É justamente na discussão da perda desses conhecimentos e na quase completa extinção de culturas indígenas que Guerra se concentra. Através dos olhos de Karamakate, acompanhamos o progressivo apagamento de tradições milenares, à medida que a colonização avança sobre a Amazônia. A narrativa bifurcada, porém, nos permite também ver como a própria postura do personagem muda conforme o tempo: se o Karamakate mais jovem, a princípio, se recusa a ajudar Grünberg e tenta a todo custo manter suas tradições, o mais velho tenta guiar Evans, vendo no cientista uma oportunidade de manter vivos e registrados os conhecimentos de seu povo. Como o último de sua tribo, Karamakate não tem mais com quem deixar a história guardada por meio da oralidade, e nem sua própria memória é confiável. Nesse sentido, um momento especialmente tocante é quando o personagem chora ao se dar conta de que esqueceu de algo.

Karamakate (Antonio Bolívar), em cena de O Abraço da Serpente

Tudo isso se encaminha para um final à lá 2001: Uma Odisseia no Espaço (1968), que fecha a odisseia amazônica de Ciro Guerra com um passeio psicodélico pela espiritualidade indígena, e, assim, fortalece a ideia dos laços presentes entre os povos nativos e a Amazônia, ela própria uma personagem do filme.

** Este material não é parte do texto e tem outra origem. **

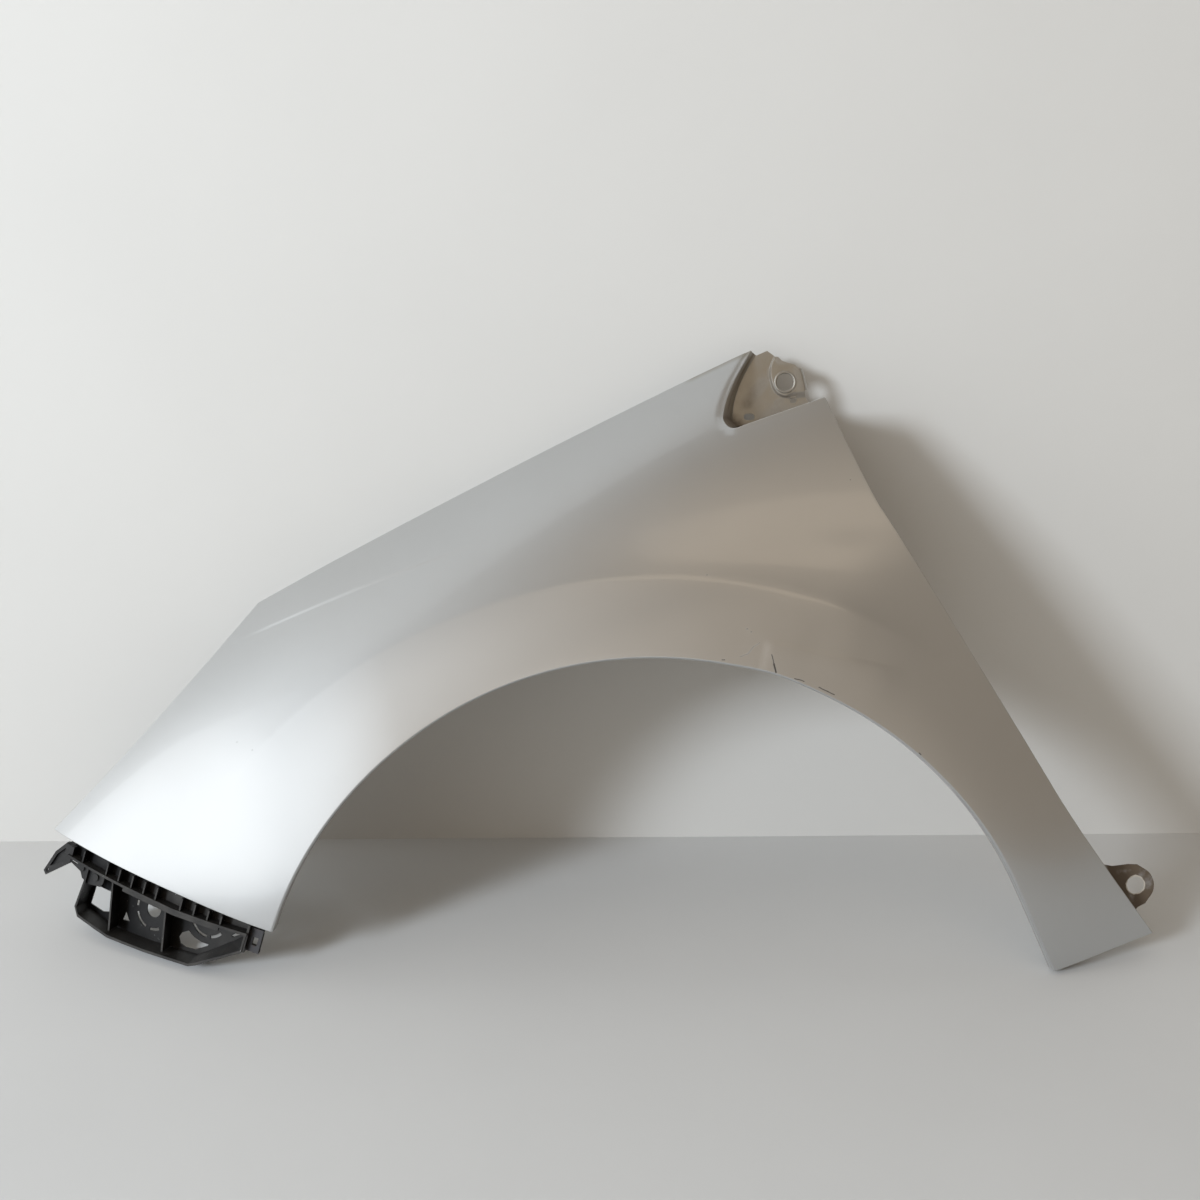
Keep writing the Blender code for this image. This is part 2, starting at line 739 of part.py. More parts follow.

Assim, ao se debruçar sobre um ponto de vista raramente retratado no cinema e ao se propor a resgatar uma memória coletiva ignorada pelos anais da história, O Abraço da Serpente se torna mais do que um filme bom: é um registro fundamental de um tempo perdido nas águas da Amazônia. Pode não ser uma Amazônia documental, etnográfica ou antropológica, mas é fiel em espírito à sua essência.